Thursday, November 24, 2011

wut

i'm so stoopid, honestly.
i cannot make up my mind on how i feel about you.
some days i wanna stab your face,
and some days i just...wanna talk to you.
But you know what?
this is not my fault.
well, it is partially, but you have a part in it toooooo
i mean, MAKE UP YOUR MIND..lol
i'm being a hypocrite atm, but WUH-EVAH
most days you don't even acknowledge my existence...
we have eye-contact...then you look away like i was transparent.
and in extremely rare days like today... you say hi to me like no bad blood was shed between us.
like...what in the butt?
either phase me out completely so i can get over your ass
or
talk to me so i can get a proper closure to GET OVER YOUR ASS, and we can be friends.
i'd like the second one better...
but it's the harder option.
i can be the bigger person and be the one who acknowledges you first,
but...
honestly, the fact that you have the power to just shoot me down, the fact that you can refuse being friends with me, the fact that you might hate me because of the choices i made....terrifies the shit out of me.
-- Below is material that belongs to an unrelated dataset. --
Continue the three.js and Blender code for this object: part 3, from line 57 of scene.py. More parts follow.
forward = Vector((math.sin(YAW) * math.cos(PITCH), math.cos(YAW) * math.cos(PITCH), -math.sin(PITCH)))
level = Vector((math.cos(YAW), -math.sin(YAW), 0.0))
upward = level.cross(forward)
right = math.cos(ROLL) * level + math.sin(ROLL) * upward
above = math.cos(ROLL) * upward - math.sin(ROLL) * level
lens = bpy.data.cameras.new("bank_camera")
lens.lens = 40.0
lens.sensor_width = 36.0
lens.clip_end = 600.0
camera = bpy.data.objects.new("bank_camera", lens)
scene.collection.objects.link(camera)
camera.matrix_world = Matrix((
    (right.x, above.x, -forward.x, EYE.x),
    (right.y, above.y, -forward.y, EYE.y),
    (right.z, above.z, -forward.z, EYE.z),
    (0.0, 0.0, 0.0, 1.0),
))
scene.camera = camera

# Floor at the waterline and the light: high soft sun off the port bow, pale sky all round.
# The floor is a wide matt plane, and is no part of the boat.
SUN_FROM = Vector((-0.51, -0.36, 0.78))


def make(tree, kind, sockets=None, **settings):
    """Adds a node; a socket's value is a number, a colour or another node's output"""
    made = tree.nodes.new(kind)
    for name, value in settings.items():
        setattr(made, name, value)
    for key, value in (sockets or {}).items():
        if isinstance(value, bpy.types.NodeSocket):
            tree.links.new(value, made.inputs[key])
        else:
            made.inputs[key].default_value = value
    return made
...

i just can't deal with exerting a maximum amount of effort into reconnecting with you, and just end up as a failure.
i can't.
it might sound cheesy, but i don't wanna lose you again.
as a friend.
cuz honestly, we did not have stupid arguments until we were "official".
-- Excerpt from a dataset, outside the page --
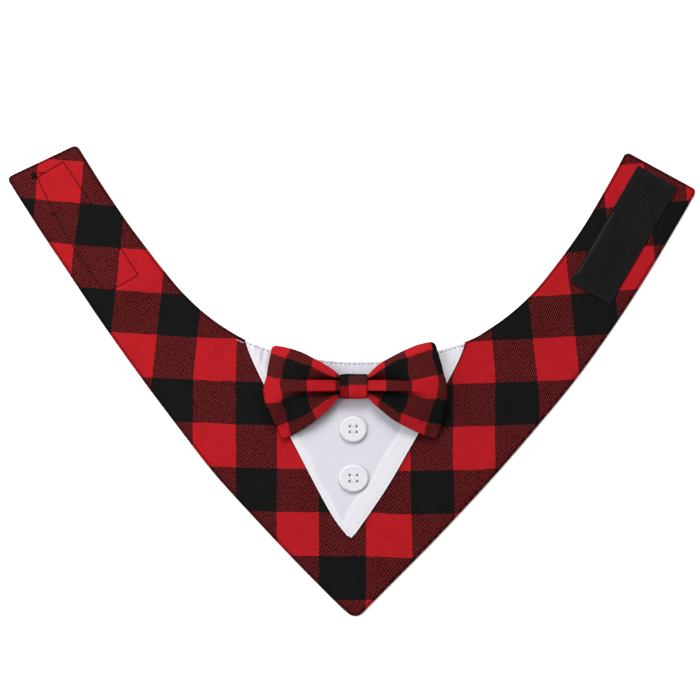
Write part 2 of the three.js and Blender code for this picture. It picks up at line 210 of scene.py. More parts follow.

none of this crap would have happened if you didn't pursue me, and i didn't pursue you.
it wouldn't be as awkward now if we just stayed friends in the first place.
but that was quite inevitable.
we were young, pubescent teenagers that craved affection.
but somehow acting upon those emotions ruined us.
so our friendship was the best relationship we had.
and hopefully we will have again soon.

the next rant will probably be about you being an ass,
but you know...
i think i seem mad and say i loath you because i try to block out my feelings for you with hate.
i mean...i still care.
but i don't want to because of the possibility that you don't want me to give a rat's ass.
then i would be wasting my energy.
idk, man.
i'm crazy confused with myself right now.